Fraser Health shutters more fitness clubs over COVID-19 cases

Fraser Health just released an updated list of businesses shut down due to multiple COVID-19 cases and more fitness clubs are listed just as restrictions are being loosened.
Gym

Fraser Health just released an updated list of businesses shut down due to multiple COVID-19 cases and more fitness clubs are listed just as restrictions are being loosened.

Gold’s Gym in Langley plus Planet Fitness locations in Surrey and Abbotsford are on the list.

The No. 1 Beef Noodle Restaurant at 4741 Willingdon Ave. in Burnaby has also been named by Fraser Health, along with the Paddlewheeler Pub at 810 Quayside Drive.
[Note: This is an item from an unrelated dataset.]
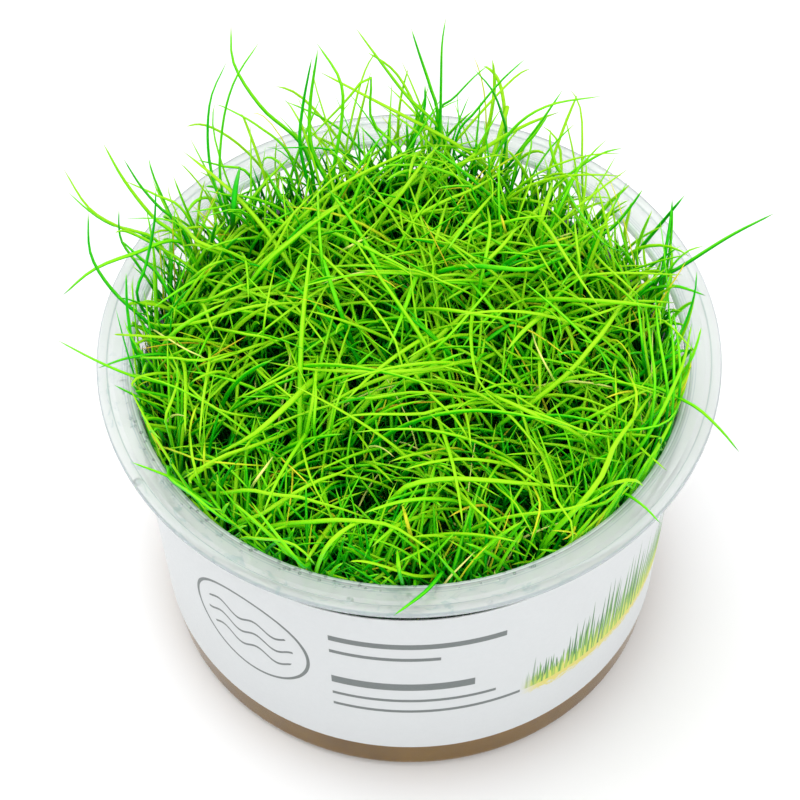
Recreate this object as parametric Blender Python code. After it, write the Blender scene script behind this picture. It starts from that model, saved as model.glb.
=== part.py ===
"""Dwarf hairgrass grown in a clear plastic cup, with a paper label round the wall and gel in the base.

Metres, +Z up. The origin is the middle of the cup's underside, and -Y is the side that the label faces.
"""
import math
import random

import bmesh
import bpy
from mathutils import Matrix, Vector

MM = 0.001

# Cup, moulded in one piece from clear plastic
CUP_HEIGHT = 61.0 * MM
FLANGE_RADIUS = 50.0 * MM
FLANGE_THICKNESS = 0.9 * MM
LIP_RADIUS = 48.4 * MM        # the flange's outer lip stands a little higher from here outwards
LIP_RISE = 0.25 * MM
MOUTH_RADIUS = 45.0 * MM
WALL_RADIUS_BASE = 40.4 * MM  # outer radius, carried straight down to the table
WALL_TAPER = 0.0728           # outer radius gained for each unit of height
WALL_THICKNESS = 0.7 * MM
FLOOR_THICKNESS = 0.9 * MM
BASE_ROUND = 2.4 * MM
CUP_STEPS = 48

# Label, a paper strip wrapped round the wall whose ends nearly meet at the back
LABEL_BOTTOM = 8.0 * MM
LABEL_TOP = 50.8 * MM
LABEL_THICKNESS = 0.2 * MM
LABEL_CLEARANCE = 0.25 * MM
LABEL_END_GAP = math.radians(2.0)
LABEL_STEPS = 48

# Growth gel
GEL_LEVEL = 11.0 * MM
GEL_EDGE_RISE = 0.4 * MM
FIT_GAP = 0.3 * MM
GEL_STEPS = 40

# Hairgrass: the dense mat of stems, the tufts that stand out of it, and the blades
MAT_FRONT_LEVEL = 53.0 * MM
MAT_BACK_LEVEL = 59.0 * MM
MAT_EDGE_RISE = 2.5 * MM
MAT_LUMP = 1.3 * MM
MAT_STEPS = 30
BLADE_FOOT = 4.0 * MM         # how far the foot of a blade or tuft is sunk in the mat
LONG_BLADE_WIDTH = 1.0 * MM
SHORT_BLADE_WIDTH = 0.9 * MM
SHORT_BLADE_RISE = (8.0 * MM, 16.0 * MM)
SHORT_BLADE_REACH = (3.0 * MM, 18.0 * MM)
SHORT_BLADES = 130
TUFT_WIDTH = 4.8 * MM
TUFT_RISE = (9.0 * MM, 15.0 * MM)
TUFT_REACH = (3.0 * MM, 10.0 * MM)
TUFTS = 62
BLADE_TIP = 0.45              # width at the tip as a share of the full width
TUFT_TIP = 0.12
BLADE_FULLNESS = 2.0          # the higher, the longer a blade or tuft keeps its width
TUFT_FULLNESS = 1.2
BACK_GROWTH = 0.45            # how much taller the crop is at the back than in the middle
BEND = 1.6                    # a blade leans over as this power of the way along it
DROOP = 0.28                  # share of its rise that a bent blade loses at its tip
LONG_FOOT_INWARD = 0.88       # a long blade's foot stands this share of its first point's radius out
WALL_GAP = 0.5 * MM
PIECE_GAP = 0.35 * MM
SEED = 7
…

These closures usually last about 10 days.

On May 25, British Columbia entered the first phase of a four-phase plan to reduce public health orders and restrictions put in place to curb the spread of coronavirus (COVID-19) in the province. 
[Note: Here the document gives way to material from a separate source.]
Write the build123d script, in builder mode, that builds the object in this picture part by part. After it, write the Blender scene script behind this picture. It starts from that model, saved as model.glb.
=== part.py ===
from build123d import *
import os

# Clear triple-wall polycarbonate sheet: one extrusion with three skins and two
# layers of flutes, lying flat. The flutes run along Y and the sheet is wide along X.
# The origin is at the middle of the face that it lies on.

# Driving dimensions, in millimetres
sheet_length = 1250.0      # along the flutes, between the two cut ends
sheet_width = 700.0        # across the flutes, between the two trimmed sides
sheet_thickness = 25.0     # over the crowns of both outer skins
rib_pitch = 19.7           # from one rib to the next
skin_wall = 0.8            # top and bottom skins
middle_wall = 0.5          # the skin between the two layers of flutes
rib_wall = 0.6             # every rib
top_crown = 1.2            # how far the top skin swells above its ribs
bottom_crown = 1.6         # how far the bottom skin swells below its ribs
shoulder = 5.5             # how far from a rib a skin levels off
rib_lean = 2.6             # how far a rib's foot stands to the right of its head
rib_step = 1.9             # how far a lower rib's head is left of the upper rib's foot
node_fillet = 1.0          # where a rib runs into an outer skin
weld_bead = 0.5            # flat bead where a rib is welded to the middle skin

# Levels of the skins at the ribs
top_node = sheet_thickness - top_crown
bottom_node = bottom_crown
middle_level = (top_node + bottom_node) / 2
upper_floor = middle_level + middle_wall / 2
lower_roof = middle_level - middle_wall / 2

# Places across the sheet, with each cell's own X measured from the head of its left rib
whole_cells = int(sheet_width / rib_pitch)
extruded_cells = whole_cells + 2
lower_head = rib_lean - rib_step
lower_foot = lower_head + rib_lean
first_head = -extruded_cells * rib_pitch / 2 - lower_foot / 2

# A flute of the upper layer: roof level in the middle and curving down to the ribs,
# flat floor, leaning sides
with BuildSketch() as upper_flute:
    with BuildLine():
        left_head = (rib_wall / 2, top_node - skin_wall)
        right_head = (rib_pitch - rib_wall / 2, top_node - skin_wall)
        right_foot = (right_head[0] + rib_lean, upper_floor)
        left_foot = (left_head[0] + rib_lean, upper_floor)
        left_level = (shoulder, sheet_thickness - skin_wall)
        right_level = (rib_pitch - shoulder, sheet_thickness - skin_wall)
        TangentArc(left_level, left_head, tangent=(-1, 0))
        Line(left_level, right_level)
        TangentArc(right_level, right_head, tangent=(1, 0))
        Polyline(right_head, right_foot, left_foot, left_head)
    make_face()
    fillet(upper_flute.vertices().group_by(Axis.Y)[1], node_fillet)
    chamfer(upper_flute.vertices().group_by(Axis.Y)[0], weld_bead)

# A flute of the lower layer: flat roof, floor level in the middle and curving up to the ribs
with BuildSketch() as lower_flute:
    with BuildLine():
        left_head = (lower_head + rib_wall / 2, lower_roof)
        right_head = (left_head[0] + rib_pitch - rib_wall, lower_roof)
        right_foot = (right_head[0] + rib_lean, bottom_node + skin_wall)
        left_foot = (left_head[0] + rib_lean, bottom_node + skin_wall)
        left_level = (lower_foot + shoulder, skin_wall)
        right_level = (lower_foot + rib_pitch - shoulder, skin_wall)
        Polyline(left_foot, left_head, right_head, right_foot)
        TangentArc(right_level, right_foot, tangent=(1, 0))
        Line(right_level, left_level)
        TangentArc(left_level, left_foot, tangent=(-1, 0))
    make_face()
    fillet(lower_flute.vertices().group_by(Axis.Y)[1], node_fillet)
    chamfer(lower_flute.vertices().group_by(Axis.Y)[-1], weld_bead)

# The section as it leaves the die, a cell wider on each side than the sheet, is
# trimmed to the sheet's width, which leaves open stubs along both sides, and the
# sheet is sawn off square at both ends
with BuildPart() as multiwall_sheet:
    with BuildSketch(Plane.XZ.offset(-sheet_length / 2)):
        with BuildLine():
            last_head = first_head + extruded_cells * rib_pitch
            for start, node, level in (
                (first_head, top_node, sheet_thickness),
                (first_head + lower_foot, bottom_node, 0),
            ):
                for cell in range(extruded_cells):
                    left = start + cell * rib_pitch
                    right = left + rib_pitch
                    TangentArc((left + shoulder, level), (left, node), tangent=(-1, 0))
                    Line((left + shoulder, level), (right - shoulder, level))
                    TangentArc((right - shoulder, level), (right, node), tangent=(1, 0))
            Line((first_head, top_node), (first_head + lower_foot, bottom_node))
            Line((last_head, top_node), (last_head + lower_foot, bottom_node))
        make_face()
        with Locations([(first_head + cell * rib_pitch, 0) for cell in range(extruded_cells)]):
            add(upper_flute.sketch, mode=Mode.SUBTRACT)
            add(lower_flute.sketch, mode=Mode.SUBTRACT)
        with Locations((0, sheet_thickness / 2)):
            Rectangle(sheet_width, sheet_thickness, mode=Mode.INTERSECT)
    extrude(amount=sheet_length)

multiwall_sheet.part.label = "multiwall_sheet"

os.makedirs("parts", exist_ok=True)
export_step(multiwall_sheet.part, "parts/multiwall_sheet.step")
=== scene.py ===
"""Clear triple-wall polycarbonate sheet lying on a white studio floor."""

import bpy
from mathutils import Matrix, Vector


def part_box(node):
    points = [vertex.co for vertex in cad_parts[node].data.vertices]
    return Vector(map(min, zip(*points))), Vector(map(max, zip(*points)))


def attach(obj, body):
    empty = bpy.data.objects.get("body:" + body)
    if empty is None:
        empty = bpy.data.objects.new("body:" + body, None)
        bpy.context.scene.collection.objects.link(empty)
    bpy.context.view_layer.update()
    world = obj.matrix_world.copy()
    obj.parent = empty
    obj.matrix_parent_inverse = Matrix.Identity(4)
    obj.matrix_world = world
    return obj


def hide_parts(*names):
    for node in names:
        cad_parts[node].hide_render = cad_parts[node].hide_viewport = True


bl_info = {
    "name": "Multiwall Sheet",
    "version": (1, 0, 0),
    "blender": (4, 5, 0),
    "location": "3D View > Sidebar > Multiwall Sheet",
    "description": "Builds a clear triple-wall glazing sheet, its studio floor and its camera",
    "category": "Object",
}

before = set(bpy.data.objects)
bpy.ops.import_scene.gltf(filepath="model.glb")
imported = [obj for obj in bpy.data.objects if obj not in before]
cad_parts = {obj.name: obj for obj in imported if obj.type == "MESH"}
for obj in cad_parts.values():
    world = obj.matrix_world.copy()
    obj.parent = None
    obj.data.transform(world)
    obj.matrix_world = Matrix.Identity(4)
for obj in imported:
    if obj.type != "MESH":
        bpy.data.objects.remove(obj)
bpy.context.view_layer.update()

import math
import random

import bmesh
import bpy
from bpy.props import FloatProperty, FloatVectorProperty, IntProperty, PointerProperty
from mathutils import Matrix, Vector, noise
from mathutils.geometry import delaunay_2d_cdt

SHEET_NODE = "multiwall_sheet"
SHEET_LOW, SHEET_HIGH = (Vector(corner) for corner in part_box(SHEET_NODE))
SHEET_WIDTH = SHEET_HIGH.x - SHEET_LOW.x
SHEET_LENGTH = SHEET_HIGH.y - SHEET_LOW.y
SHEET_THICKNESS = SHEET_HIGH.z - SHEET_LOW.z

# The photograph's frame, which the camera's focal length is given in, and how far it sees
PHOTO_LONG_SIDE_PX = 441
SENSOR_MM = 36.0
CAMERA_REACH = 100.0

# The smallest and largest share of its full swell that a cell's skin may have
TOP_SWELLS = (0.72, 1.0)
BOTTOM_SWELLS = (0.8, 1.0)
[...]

The first phase, "Step 1," immediately follows the lifting of the province's previous "Circuit Breaker" slate of restrictions, which halted things like indoor dining, faith-based gatherings, and some indoor fitness classes. Those restrictions expired at 11:59 p.m. on May 24, however not everything has been completely lifted.

Here are all the new allowances as part of Step 1 in the B.C. Restart plan:

  • Maximum of five visitors or one household allowed for indoor personal gatherings
  • Maximum of 10 people for outdoor personal gatherings
  • Maximum of 10 people for seated indoor organized gatherings with safety protocols
  • Maximum of 50 people for seated outdoor organized gatherings with safety protocols
  • Recreational travel only within travel region (travel restrictions extended)
  • Indoor and outdoor dining for up to six people with safety protocols
  • Resume outdoor sports (games) with no spectators, low-intensity fitness with safety protocols
  • Start gradual return to workplace
  • Provincewide mask mandate, business safety protocols and physical distancing measures remain in place
  • Return of indoor in-person faith-based gatherings (reduced capacity) based on consultation with public health

On April 8, B.C. Provincial Health Officer Dr. Bonnie Henry implemented a new public health order that expedites temporary closures when three or more employees have tested positive for COVID-19 and transmission has been confirmed at the workplace. 

It empowers WorkSafeBC to issue the closure order for 10 days or longer and work with businesses to review and enhance their COVID-19 safety plans. In larger workplaces like construction sites, the closure may only affect one area or team.

Public health will assess whether essential workplaces like fire halls, grocery stores and pharmacies should remain open, but they will be supported in other ways, she told a news conference.

The strategy aims to avoid sector-wide closures, which Henry said are "really a blunt tool" for combating infections.

"In these ways, we can keep people working safely and augment the measures already in place," she said.